I ve been noticing that the alternator isn't charging correctly, or at least it seems like it. We drive short trips sometimes two times a day, a mile or less. One day, night actually, I noticed it started to not turn over with it's usual enthusiastic sound. When the batteries get discharged to a certain point, the voltage at idle will be less than 12 volts. If I rev the engine for a bit, the volts jump up, but at idle it drops back to 12 or below. Seems to me that it should be at least 12v or above if the batteries are discharged, and more towards 12.5ishV if the batteries are fully charged.
After I put it on a 6A charger overnight, the voltage upon starting is above 12, sometimes over 13. But if the batteries start to dwindle down from short trips, the voltage drops to 12 or below at idle.
I did install the smaller pulley a few years back, and that helped massively. I couldn't get 12V at idle before installing the smaller pulley. But now it seems like I'm back to that same situation before installing the smaller pulley.
So, I m guessing that a alternator bench test is in my future? The batteries are fairly new, tho they have been down to nothing at least twice from boneheaded moves by yours truely!
And, I'm speculating that this charging situation contributed to the recent FICM replacement that I went thru.
If you still want to do a bench test, then go ahead, regardless your Alt is BAD.
Whatever you do, stop driving the truck immediately!!!
I purchased a DB electrical alternator (135amp) and from day one the voltage was spiking up to 15-16v. After a while and installing an additional ground, it settle down to 14-14.5v. But then I accidentally killed it, being dumb.
Now I have decided to pony up the money, and purchased the 185 AMP DC Power (receiving it tomorrow). I went through Ed @ FICMrepair.com
For that short of a distance, you are going to need the L-N alt plus more.
You can get that alternator for less, some have gotten it for around $250 or so from eBay or Amazon. You will also need to add an addition 2ft cable with a fuse from the alt to battery to handle the added current. Use the small pulley you already have and it will start recharging the batteries before the glow plugs drop out.

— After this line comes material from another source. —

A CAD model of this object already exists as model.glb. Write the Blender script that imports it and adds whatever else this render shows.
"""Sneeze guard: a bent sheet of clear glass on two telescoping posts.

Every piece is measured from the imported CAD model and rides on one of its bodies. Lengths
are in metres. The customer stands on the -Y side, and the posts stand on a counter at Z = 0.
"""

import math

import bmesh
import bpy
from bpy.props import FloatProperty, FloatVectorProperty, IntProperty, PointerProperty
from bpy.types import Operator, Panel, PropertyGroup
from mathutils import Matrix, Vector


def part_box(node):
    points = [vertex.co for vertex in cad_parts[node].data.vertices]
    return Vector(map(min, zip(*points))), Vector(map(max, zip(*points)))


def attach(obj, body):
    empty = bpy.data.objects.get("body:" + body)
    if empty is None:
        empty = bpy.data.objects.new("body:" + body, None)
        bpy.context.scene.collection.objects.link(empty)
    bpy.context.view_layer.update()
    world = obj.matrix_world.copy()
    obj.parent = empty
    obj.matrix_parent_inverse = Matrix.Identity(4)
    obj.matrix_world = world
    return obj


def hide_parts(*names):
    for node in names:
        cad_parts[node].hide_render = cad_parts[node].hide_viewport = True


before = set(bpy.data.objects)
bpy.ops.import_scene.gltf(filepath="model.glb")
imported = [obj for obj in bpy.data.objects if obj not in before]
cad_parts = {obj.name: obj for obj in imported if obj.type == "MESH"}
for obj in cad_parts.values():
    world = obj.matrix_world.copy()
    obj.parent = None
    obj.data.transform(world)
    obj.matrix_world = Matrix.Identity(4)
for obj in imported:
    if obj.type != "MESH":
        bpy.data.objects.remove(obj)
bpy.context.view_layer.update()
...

That will help a lot, but 1 mile between starts is never going to recover the batteries from the discharging during startup. If that is all your driving you are going to need to supplement the charging overnight. The 6a charger might to that ..... But you might need to go higher then that.
I cannot more highly recommend that alternator for your situation. Just get it.
Here are screen shots from the video I'm working on today, the L-N with the small pulley. I was just writing the script for why you need a high output alt if you drive short distances about an hour ago.
The first is amps during cranking, you can tell from the cranking voltage. The motor hasn't fired over yet and it's putting out 55 amps at cranking rpm! Thats what the stock 110a puts out at idle.
Depends on the rebuilder. With a little searching you can get new for a few more dollars. I'll let those who found good sources tell where they got them.
Depends on the rebuilder. With a little searching you can get new for a few more dollars. I'll let those who found good sources tell where they got them.
The second. The voltage tells you the glow plugs are still operating, the motor has just started. 200 friggin' amps! At idle!!!!
Why the Leece - Neville 230 alts are the shizit!
Got mine off Amazon, $268.
Google Prestolite 230 amp alternator, should be a few more options to buy from. Could try the part number as well, normally numbers followed by -2 or -3 means an improvement was made to the original design. They may also be listed as VT365, the International motor or as F450/F550 alternators.
Jack, what's a decent current clamp for a DIY guy, DC and AC? $50-100 or less (if they aren't garbage at that price point). Something the check alt output on the cars, maybe check the current draw of a welder on a cutoff.